A High Court judge refused to embark on a final hearing in a complex child care case because of lack of time and the absence of any slack in the family court system to allow for an early hearing, it has emerged.

The proceedings concerned a care order in relation to a two-year-old child, who is currently placed with a foster family by the London Borough of Barking & Dagenham.

In The London Borough of Barking & Dagenham v SG & Ors [2014] EWHC 3761 Mr Justice Holman was asked by the council to rule that the child should live with her father, but the mother opposed this.

Describing the situation as “profoundly regrettable” (in a judgment only just published following a hearing in September), the judge said: “It is quite impossible for me to embark on this case this week unless I can finish it this week. There is a considerable number of other matters all listed before me next week, and in the week after, and generally stretching out after that.”

He added: “All the advocates have, of course, expressed horror at the prospect of a delay of several months until probably February of next year. I wish to say as strongly as I possibly can that I share that horror.

“The difficulty is that Parliament and the government have said that all these cases must be dealt with rapidly and without delay but, unfortunately, have failed to supply the necessary resources, in this instance judicial resources.”
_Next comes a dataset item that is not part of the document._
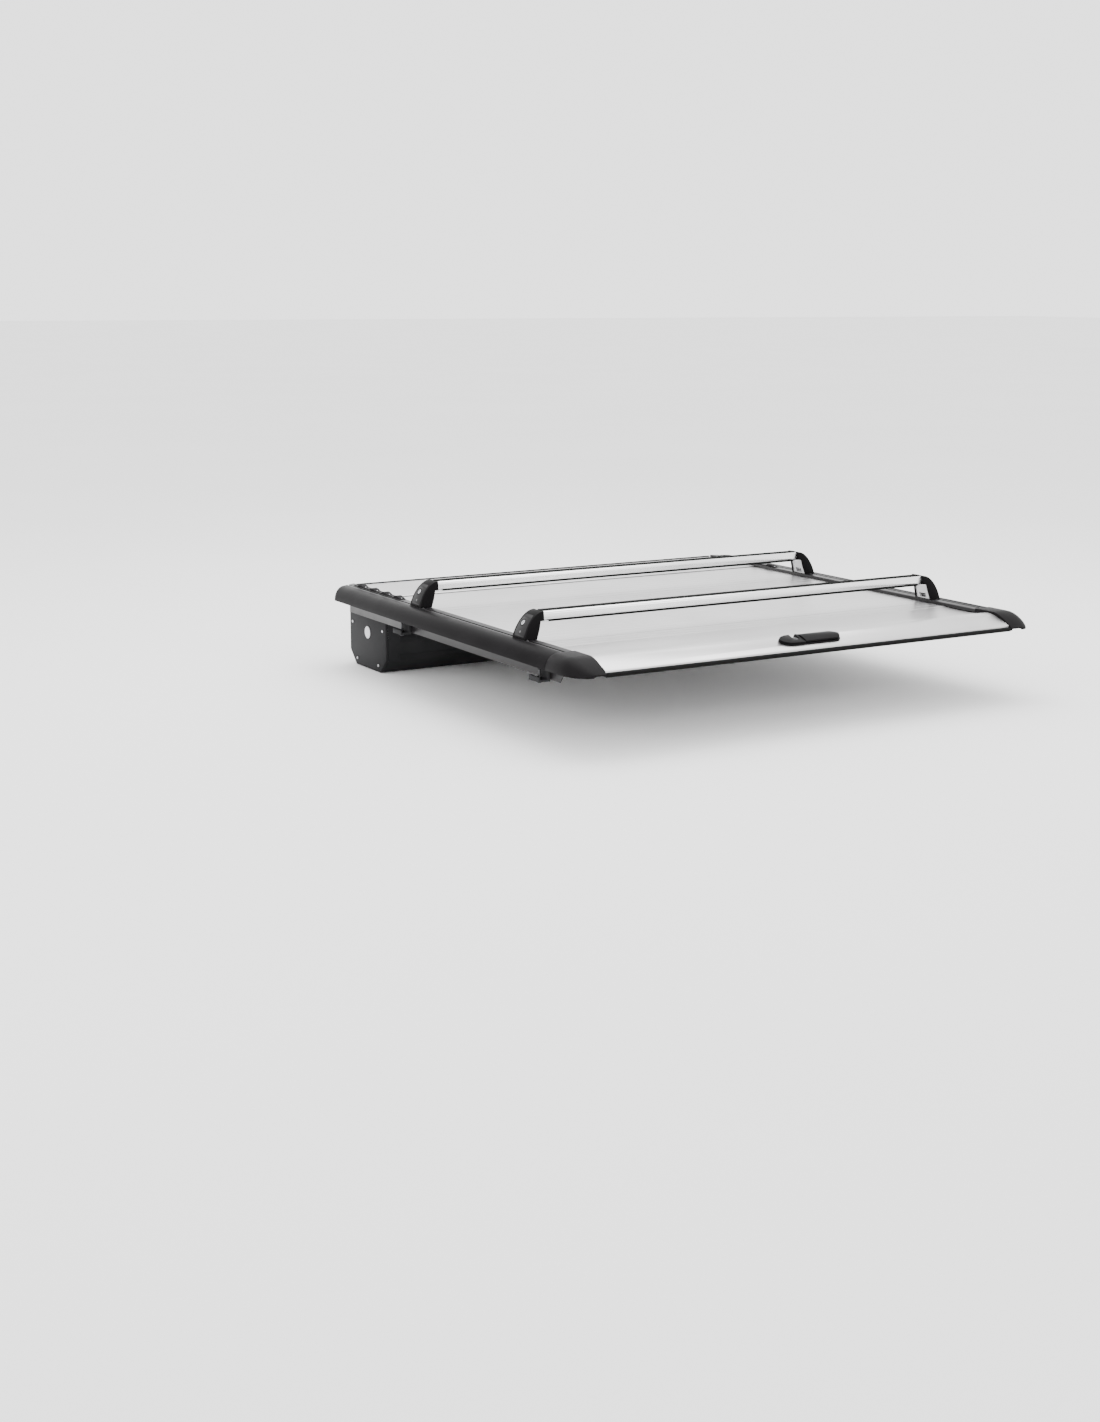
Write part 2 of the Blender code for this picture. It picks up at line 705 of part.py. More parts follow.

Several family court judges were on circuit or doing other work in the administrative court, one was about to join the Court of Appeal (and the competition to replace them had yet to start), another had unexpected health problems, and “the system is not resourced to provide for any elasticity or slack to cope with these difficulties”, the judge noted.

He refused to make any interim order, as doing so would be effectively pre-emptive of the case and position of the mother.

A further complication, he said, arose from the mother’s decision to change her legal representation. This meant that her barrister Joanna Toch had only met her once, one working day before the start of the hearing.

“Frankly, Miss Toch, who appears today without even her instructing solicitor present, is in no position at all properly to embark on this case on behalf of her client,” the judge said.

Another feature of the case was that both parents had difficulties in communication.

The case, which the judge feared would be delayed until February, was eventually listed for mid-November when another case settled creating an eight-day court slot.